• [RECORDS SUPPLIED]
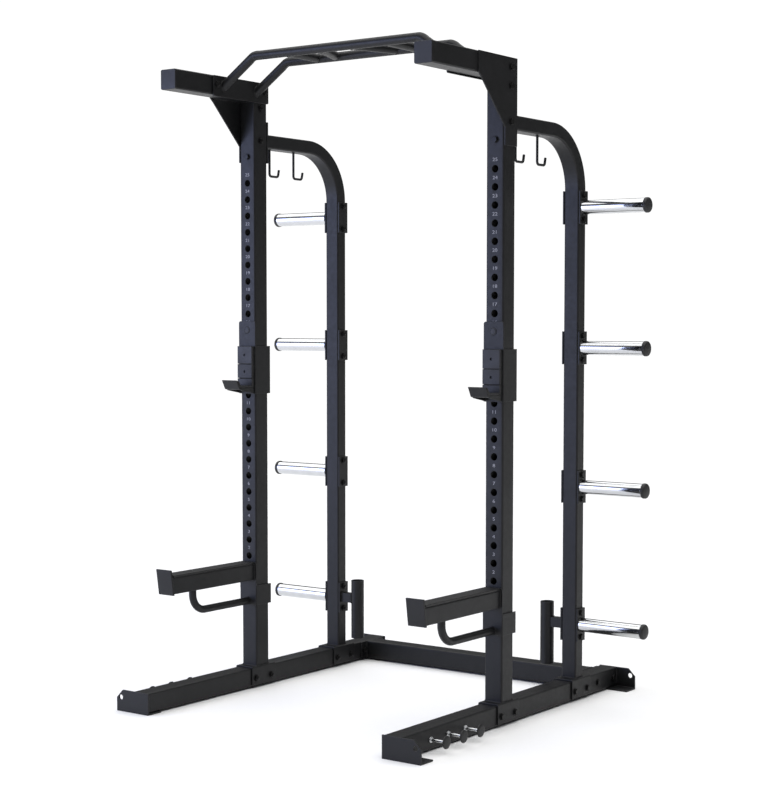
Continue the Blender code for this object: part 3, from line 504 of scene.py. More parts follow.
def fold_outline(bm, outline, axis, start, end, folds=(), fold_radius=0.004, radius=0.0009):
    """A plate or folded sheet: an outline extruded along an axis, its folds rounded.

    The outline lies in the two other axes, in their order. Folds are outline corners
    given by index with a radius factor.
    """
    part = blank()
    others = [k for k in range(3) if k != axis]
    corners = []
    for first, second in outline:
        point = Vector((0.0, 0.0, 0.0))
        point[others[0]], point[others[1]], point[axis] = first, second, start
        corners.append(part.verts.new(point))
    face = part.faces.new(corners)
    thicken(part, [face], axis, end - start)
    for index, factor in folds:
        first, second = outline[index]

        def near(middle, a=first, b=second):
            return abs(middle[others[0]] - a) < 1e-5 and abs(middle[others[1]] - b) < 1e-5

        soften(part, fold_radius * factor, 5, edges_along(part, axis, near), wear_and_painted_highlight=False)
    soften(part, radius)
    absorb(bm, part)


def pierced_plate(bm, outline, holes, start, end, radius=0.0009):
    """An upright plate across Y with round holes, each hole (x, z, diameter)."""
    part = blank()
    ring = [part.verts.new((x, start, z)) for x, z in outline]
    edges = [part.edges.new(pair) for pair in zip(ring, ring[1:] + ring[:1])]
    for x, z, diameter in holes:
        made = bmesh.ops.create_circle(
            part, segments=32, radius=diameter / 2,
            matrix=Matrix.Translation((x, start, z)) @ Matrix.Rotation(math.pi / 2, 4, "X"))
        edges += list({e for v in made["verts"] for e in v.link_edges})
    bmesh.ops.triangle_fill(part, use_beauty=True, use_dissolve=False, edges=edges)
    thicken(part, part.faces[:], 1, end - start)
    soften(part, radius)
    absorb(bm, part)


def turned(bm, profile, base, direction, segments=48, wear_and_painted_highlight=()):
    """A turned shape: (along, radius) profile points spun about a line."""
    part = blank()
    place = Matrix.Translation(Vector(base)) @ aimed(direction)
    line = [part.verts.new((radius, 0.0, along)) for along, radius in profile]
    edges = [part.edges.new(pair) for pair in zip(line, line[1:])]
    bmesh.ops.spin(
        part, geom=line + edges, cent=(0, 0, 0), axis=(0, 0, 1), dvec=(0, 0, 0),
        angle=2 * math.pi, steps=segments, use_merge=True, use_duplicate=False)
    bmesh.ops.remove_doubles(part, verts=part.verts, dist=0.000005)
    bmesh.ops.transform(part, matrix=place, verts=part.verts)
    # faces in the given spans are marked for the lighter edge paint: wear and painted highlight
    layer = part.faces.layers.float["edge_wear_and_painted_highlight"]
    back = place.inverted()
    for face in part.faces:
        along = (back @ face.calc_center_median()).z
        if any(low <= along <= high for low, high in wear_and_painted_highlight):
            face[layer] = 1.0
    absorb(bm, part)


def rounded(start, end, steps=5):
    """Profile points of a quarter round from a flank to a face, both (along, radius)."""
    (a0, r0), (a1, r1) = start, end
    points = []
    for step in range(steps + 1):
        angle = math.pi / 2 * step / steps
        points.append((a0 + (a1 - a0) * math.sin(angle), r1 + (r0 - r1) * math.cos(angle)))
    return points


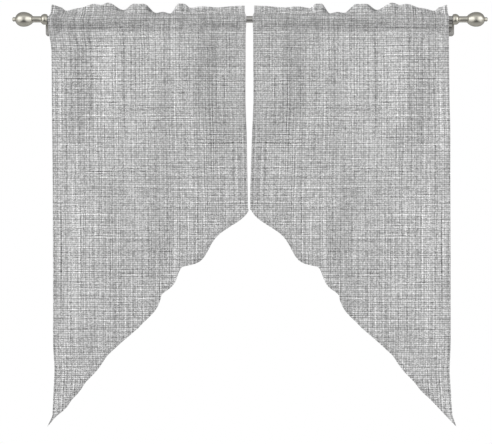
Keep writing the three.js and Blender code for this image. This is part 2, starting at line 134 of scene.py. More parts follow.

• [CHALLENGE] Only the lines from the opening of the material through the line with "first, second = outline[index]" should be echoed, exactly as written.

• [REPLY]
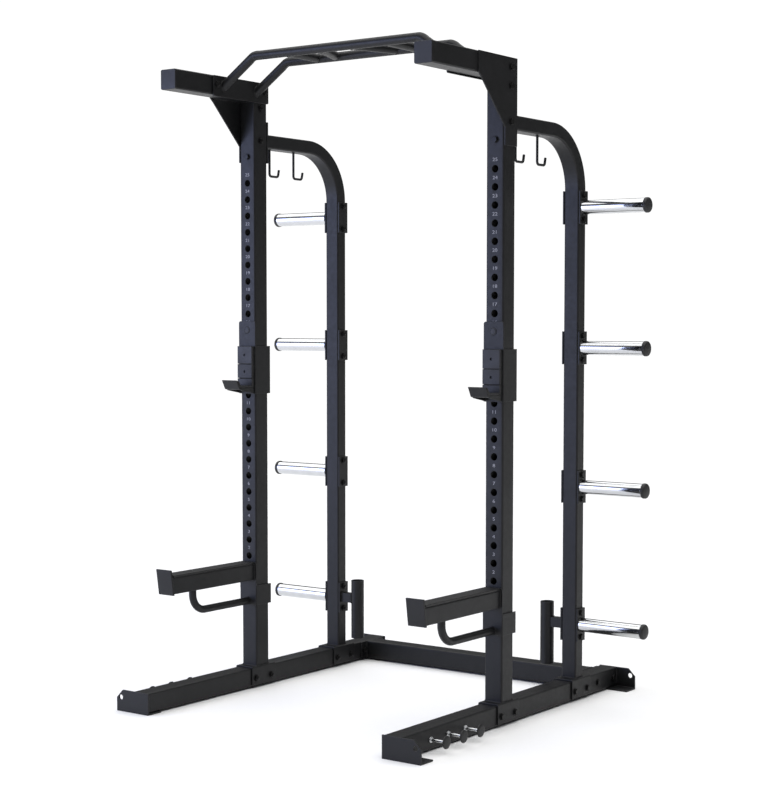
Continue the Blender code for this object: part 3, from line 504 of scene.py. More parts follow.
def fold_outline(bm, outline, axis, start, end, folds=(), fold_radius=0.004, radius=0.0009):
    """A plate or folded sheet: an outline extruded along an axis, its folds rounded.

    The outline lies in the two other axes, in their order. Folds are outline corners
    given by index with a radius factor.
    """
    part = blank()
    others = [k for k in range(3) if k != axis]
    corners = []
    for first, second in outline:
        point = Vector((0.0, 0.0, 0.0))
        point[others[0]], point[others[1]], point[axis] = first, second, start
        corners.append(part.verts.new(point))
    face = part.faces.new(corners)
    thicken(part, [face], axis, end - start)
    for index, factor in folds:
        first, second = outline[index]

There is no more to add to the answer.